**Stated exercise:** Look through the data below. Pick out the lines holding the string "frame".
═════ Source material ═════
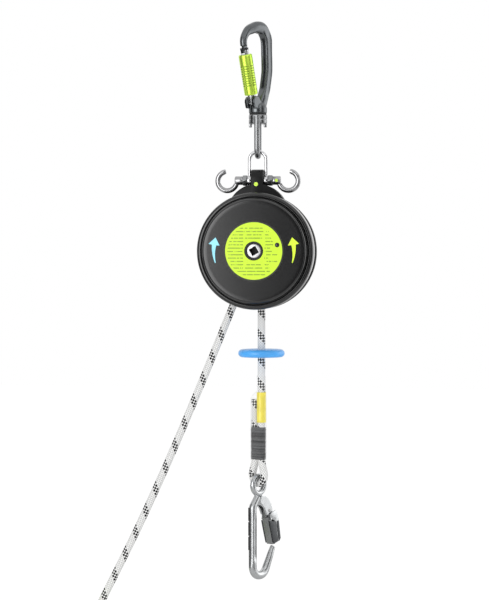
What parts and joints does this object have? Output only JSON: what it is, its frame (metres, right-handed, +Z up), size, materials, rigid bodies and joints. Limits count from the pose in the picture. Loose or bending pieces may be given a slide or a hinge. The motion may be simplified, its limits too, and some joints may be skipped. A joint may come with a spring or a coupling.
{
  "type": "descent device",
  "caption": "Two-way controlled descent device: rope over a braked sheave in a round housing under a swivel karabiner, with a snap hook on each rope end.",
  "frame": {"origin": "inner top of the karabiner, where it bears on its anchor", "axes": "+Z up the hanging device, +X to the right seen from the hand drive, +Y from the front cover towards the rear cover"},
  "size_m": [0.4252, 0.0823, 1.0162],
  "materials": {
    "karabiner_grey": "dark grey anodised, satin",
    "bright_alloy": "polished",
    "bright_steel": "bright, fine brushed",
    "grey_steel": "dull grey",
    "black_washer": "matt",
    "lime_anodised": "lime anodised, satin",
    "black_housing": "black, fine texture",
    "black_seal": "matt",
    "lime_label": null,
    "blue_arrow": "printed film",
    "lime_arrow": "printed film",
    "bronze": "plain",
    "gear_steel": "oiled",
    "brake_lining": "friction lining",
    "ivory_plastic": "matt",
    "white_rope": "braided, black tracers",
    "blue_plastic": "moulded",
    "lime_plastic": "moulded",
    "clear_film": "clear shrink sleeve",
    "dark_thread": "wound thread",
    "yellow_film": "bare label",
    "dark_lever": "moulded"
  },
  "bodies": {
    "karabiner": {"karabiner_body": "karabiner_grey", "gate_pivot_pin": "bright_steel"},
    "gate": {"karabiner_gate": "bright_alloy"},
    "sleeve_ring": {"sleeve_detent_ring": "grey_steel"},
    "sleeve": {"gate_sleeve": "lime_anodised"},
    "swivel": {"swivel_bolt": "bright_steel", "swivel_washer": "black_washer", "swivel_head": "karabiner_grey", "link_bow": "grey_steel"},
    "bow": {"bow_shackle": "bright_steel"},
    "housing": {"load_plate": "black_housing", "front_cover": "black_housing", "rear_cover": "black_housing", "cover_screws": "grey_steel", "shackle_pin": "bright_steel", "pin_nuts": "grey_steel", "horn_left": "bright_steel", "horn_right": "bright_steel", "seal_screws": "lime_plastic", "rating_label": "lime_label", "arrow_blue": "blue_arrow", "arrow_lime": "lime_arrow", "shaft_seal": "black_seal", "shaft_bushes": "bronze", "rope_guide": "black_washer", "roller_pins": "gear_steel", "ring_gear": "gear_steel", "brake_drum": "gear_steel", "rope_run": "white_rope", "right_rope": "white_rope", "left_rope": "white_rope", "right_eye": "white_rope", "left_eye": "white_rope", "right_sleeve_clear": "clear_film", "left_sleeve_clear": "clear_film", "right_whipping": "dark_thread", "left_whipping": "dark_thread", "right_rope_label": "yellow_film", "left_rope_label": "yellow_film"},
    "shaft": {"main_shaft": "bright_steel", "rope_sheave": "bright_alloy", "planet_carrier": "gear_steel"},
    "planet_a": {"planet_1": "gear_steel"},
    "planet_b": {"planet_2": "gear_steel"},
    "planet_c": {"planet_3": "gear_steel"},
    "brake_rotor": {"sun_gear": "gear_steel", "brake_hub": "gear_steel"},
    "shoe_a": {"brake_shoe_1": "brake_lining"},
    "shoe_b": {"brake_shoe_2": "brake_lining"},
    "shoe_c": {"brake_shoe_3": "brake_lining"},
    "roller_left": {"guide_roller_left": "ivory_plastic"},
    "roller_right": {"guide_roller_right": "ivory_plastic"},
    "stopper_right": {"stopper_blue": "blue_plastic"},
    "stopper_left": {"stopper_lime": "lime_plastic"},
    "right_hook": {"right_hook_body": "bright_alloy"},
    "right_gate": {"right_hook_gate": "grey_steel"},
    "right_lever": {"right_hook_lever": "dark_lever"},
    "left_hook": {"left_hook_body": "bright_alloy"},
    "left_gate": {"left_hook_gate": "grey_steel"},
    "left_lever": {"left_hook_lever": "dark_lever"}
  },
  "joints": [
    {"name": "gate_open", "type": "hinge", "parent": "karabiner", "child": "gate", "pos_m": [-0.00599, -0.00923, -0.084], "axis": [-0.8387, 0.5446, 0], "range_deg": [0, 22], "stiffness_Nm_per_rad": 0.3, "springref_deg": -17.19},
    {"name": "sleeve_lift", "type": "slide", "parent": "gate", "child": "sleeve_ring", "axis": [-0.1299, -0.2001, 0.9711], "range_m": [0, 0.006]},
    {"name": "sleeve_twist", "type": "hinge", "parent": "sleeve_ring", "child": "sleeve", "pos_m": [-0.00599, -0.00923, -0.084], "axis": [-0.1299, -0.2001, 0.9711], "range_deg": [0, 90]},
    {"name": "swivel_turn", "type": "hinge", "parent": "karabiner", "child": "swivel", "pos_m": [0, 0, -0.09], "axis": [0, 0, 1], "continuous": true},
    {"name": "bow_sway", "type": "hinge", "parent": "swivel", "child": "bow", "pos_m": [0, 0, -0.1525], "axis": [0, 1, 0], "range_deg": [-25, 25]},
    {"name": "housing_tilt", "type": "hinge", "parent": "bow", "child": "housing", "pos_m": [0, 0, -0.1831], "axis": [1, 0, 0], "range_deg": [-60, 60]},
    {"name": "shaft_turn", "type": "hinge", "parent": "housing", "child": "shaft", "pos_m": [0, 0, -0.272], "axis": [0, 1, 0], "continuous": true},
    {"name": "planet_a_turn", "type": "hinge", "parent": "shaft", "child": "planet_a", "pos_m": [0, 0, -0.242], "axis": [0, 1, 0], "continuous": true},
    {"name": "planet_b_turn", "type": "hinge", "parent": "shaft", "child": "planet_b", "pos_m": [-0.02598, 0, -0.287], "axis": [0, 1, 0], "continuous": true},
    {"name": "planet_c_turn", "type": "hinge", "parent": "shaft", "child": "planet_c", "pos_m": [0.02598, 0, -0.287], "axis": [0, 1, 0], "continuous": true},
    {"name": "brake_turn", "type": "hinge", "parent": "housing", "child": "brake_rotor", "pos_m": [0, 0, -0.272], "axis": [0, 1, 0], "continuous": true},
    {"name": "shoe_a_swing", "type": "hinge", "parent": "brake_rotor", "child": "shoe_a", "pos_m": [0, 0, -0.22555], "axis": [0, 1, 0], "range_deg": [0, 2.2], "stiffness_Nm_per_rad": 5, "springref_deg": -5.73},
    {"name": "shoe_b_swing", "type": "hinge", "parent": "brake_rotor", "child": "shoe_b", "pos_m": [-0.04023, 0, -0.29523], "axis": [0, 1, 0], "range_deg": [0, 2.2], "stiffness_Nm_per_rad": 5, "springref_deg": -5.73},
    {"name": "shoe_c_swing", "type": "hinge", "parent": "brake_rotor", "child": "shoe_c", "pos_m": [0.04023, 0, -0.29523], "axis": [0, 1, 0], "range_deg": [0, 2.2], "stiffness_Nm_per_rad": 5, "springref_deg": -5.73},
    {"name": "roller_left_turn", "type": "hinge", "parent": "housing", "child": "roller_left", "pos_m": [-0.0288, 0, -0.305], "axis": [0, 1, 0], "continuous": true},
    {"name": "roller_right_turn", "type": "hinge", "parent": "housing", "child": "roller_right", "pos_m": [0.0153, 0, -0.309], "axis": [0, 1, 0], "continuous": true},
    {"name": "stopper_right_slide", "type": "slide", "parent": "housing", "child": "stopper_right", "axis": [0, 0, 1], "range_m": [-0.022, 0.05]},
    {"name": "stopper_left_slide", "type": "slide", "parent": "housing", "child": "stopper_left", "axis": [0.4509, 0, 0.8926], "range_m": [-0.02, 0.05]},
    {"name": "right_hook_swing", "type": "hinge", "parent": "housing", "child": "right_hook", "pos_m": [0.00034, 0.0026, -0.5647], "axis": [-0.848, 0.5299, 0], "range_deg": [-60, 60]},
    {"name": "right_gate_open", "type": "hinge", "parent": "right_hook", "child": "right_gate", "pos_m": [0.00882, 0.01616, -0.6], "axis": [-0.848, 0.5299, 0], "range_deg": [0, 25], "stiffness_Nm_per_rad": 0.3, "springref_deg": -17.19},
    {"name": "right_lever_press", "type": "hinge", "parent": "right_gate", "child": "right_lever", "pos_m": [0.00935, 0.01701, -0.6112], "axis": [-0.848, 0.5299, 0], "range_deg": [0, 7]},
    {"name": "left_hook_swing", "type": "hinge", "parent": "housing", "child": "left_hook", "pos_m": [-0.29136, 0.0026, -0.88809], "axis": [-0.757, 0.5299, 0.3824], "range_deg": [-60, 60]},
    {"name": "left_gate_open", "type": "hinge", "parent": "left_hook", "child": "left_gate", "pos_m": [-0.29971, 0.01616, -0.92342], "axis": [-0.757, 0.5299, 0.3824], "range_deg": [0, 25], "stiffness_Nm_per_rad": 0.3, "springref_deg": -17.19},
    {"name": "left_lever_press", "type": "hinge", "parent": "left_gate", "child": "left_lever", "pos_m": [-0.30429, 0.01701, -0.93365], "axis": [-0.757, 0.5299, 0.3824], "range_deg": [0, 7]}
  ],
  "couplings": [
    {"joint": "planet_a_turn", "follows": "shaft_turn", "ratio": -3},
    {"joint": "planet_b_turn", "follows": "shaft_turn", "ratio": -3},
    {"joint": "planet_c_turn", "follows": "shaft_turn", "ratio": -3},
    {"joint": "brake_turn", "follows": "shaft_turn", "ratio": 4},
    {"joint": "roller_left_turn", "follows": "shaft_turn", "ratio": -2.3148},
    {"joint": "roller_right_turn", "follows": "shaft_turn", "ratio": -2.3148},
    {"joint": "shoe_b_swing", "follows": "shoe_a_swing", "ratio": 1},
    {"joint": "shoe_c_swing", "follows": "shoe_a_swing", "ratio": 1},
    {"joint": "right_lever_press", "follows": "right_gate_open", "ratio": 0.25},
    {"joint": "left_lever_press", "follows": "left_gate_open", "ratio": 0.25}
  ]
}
═════
**Response below:**
What parts and joints does this object have? Output only JSON: what it is, its frame (metres, right-handed, +Z up), size, materials, rigid bodies and joints. Limits count from the pose in the picture. Loose or bending pieces may be given a slide or a hinge. The motion may be simplified, its limits too, and some joints may be skipped. A joint may come with a spring or a coupling.
  "frame": {"origin": "inner top of the karabiner, where it bears on its anchor", "axes": "+Z up the hanging device, +X to the right seen from the hand drive, +Y from the front cover towards the rear cover"},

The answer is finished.